По радио объявляют посадку. Провожающие прощаются. Старику помогают подняться по трапу в самолет. Внутри самолета тесно и заставлено, как в старом чулане. На металлических стенах висят аптечки и сумки. Смотреть можно в круглое окошко, только извернувшись боком. Спереди, в стеклянном колпаке, сидят пилоты — молодые ребята, одетые в синие костюмы с блестящими пуговицами, на ушах — тяжелые наушники.
Все здесь настолько необычно, что даже в старике пробуждается любопытство. В конце концов, думает он, не худо разок перед смертью повидать землю с орлиного полета. На том свете не увидишь, хотя, говорят, и там высоко. Глаза Абуталиба оживают, он по-молодому быстро оглядывается. Да, видать, люди привыкли к поездкам на самолете. Вон та женщина напротив, наверно, летает уже не в первый раз. Что это она делает? Из сумки вытаскивает ампулу и, как только начинает гудеть мотор, ломает ее и выливает жидкость на ватку. В самолете резко пахнет нашатырем. Абуталиб лезет за коробкой с табаком. А вон старая женщина… Самолет еще не тронулся, а она уже побледнела и закрывает глаза. Рядом с нею девочка прилипает к окошку, боясь пропустить самое главное. Все здесь опытные авиапассажиры. Рамазан подсаживается ближе к пилотам, болтает с ними как ни в чем не бывало. Тоже летает не первый раз.
Самолет, громыхая и покачиваясь, бежит по полю, сильно вздрагивает, кабина с пилотами оказывается вверху, над пассажирами, а мешки и чемоданы ползут вниз, так что приходится удерживать их ногами.

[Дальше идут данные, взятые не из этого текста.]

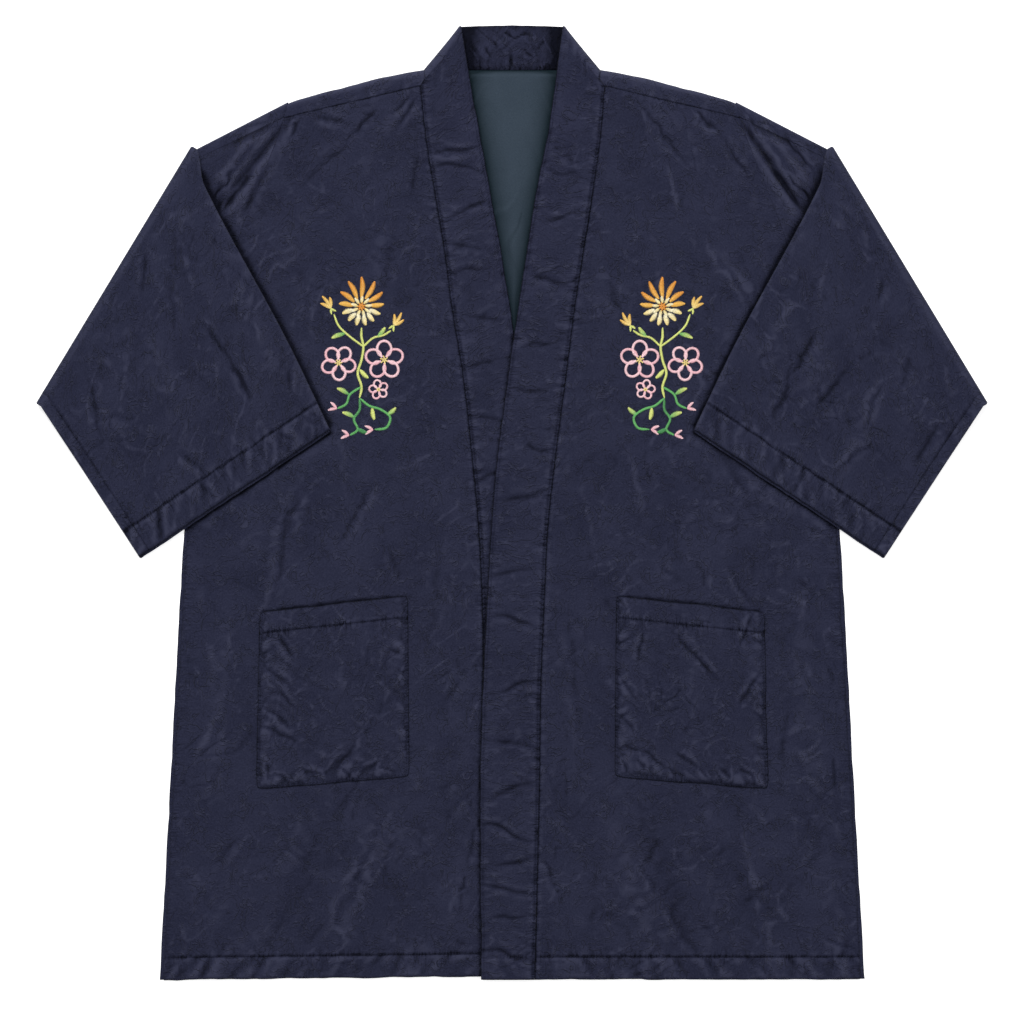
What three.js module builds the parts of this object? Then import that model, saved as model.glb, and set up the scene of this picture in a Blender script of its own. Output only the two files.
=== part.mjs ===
// Short kimono jacket, laid on its back with both sleeves folded over the front.
// Millimetres. +Z is up off the surface, +Y is toward the neck, +X is the wearer's left.

import * as THREE from "three";

// Cloth
const clothWall = 1.2;
const bandWall = 2;
const liningWall = 1;
const seamGap = 0.3;
const armholeGap = 0.5;

// Body, half widths measured out from the centre back
const hemY = -501;
const frontHemLift = { left: 1, right: 4 };
const hemHalf = 370;
const armpit = { x: 338, y: 91 };
const sideSeamInset = 4;
const neckY = 454;
const neckHalf = 92.5;
const shoulderAllowance = 16;
const seamInner = { x: 96.8, y: 437 };
const seamOuter = { x: 239, y: 404 };
const seamRun = seamOuter.x - seamInner.x;
const armholeFlare = 4;

// Collar band where it turns over at the neck
const collarTopY = 501;
const collarTopHalf = 50.5;
const collarTurnRadius = 6;
const collarBackSlide = 7;
const collarFrontSlide = -5;
const wrapInset = 4.8;

// Sleeve: the line that it is folded on, and its cuff after folding
const sleeveFoldTop = { x: 336.5, y: 374 };
const sleeveFoldEnd = { x: 499, y: 105 };
const cuffInner = { x: 191.5, y: 77 };
const cuffOuter = { x: 391, y: -56 };
const cuffStagger = 2.5;
const underarmAllowance = 12;
const sleeveAxisHeight = 6.4;

// Resting heights of the middle of each layer
const backLevel = clothWall / 2;
const liningLevel = clothWall + seamGap + liningWall / 2;
const sideLevel = clothWall + seamGap + clothWall / 2;
const frontLevel = { left: 3.3, right: 2.9 };
const foldedLayerGap = 3;
const tubeLayerGap = 2.6;

// How far each rise spreads before it has sunk to about a third
const shoulderReach = 50;
const bandReach = 34;
const sideReach = 14;
const foldReach = 60;
const tubeReach = 25;
const sagReach = 70;
const sagDepth = 4;
const armpitBlend = 80;
const armpitSteps = 7;
const lowerSleeveShare = 0.5;

// Top edge of the shoulders and sleeves, and the height of the cloth along it
const shoulderTable = {
  columns: ["x", "y", "height"],
  rows: [
    [92.5, 454, 9.5],
    [116, 450.5, 8.6],
    [170, 437.5, 6.8],
    [222, 424, 5.6],
    [250, 412, 4.9],
    [336.5, 374, 3.3],
    [500, 300, 3.3],
  ],
};

// Armhole seam from the armpit to the shoulder edge
const armholeTable = {
  columns: ["y", "x"],
  rows: [
    [91, 338],
    [150, 326],
    [215, 308],
    [270, 290],
    [320, 271],
    [360, 255],
    [404, 239],
    [420, 235],
  ],
};

// Collar band down each front: its seam, its free edge and its height, measured out
// from the centre front on the wearer's own side
const bandTable = {
  columns: ["y", "leftSeam", "leftEdge", "leftHeight", "rightSeam", "rightEdge", "rightHeight"],
  rows: [
    [-501, 23.6, -32, 5, 28, -31, 2.7],
    [-300, 28.4, -33.2, 5, 28.5, -31, 2.7],
    [-190, 30, -30, 5, 29.5, -30, 2.7],
    [-100, 33.7, -25.7, 5, 31, -28, 2.7],
    [-20, 37.7, -21.2, 5.1, 35.2, -23, 2.7],
    [60, 46.8, -13.6, 5.3, 42.7, -16, 2.8],
    [140, 57.2, -2.9, 5.9, 52, -7, 3.1],
    [200, 64.8, 5.7, 6.3, 62, 1.4, 3.8],
    [260, 74, 15.4, 5.8, 69.9, 11.3, 3.9],
    [320, 83.5, 24.7, 5.6, 79.7, 22, 4.5],
    [380, 92, 36.4, 6.8, 89.5, 32.7, 6.4],
    [437, 96.8, 45.3, 10, 96.1, 43.3, 10],
  ],
};

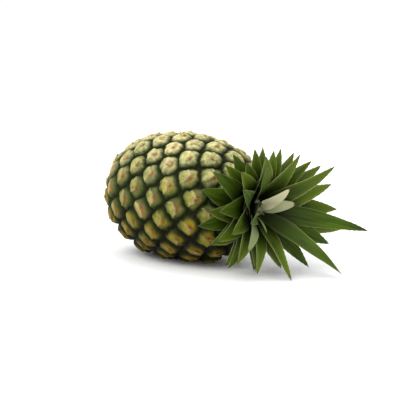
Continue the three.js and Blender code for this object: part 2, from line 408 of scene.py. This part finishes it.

В окошке, перечеркивая стекло, косо летит зеленое поле, желтые буйки с лампочками, трава, прижатая ветром. Земля круто уходит вниз, и на ней, уменьшаясь, расползаются в стороны ручьи, дороги и тропинки. И вдруг распахивается море — недвижное, выпуклое, с белой береговой полосой.
Рамазан бегает от окошка к окошку, ему надо видеть все сразу: и то, что делается справа, и то, что слева.
— Смотри, машина идет! — толкает он деда.
Старик держит позабытую понюшку табаку и щурит глаза, вглядываясь в окошко.
— Гляди сюда, арба ползет!
Показываются первые облака. Когда смотришь на них снизу, с земли, они кажутся мягкими, как вата. Но из поднебесья облака выглядят плотными, как глыбы льда, и страшно от мысли, что можно врезаться в них. А море становится далеким, уходит куда-то вниз и в сторону, а вскоре и вовсе скрывается в тумане. На земле, застывшие, ползут гигантские тени от облаков.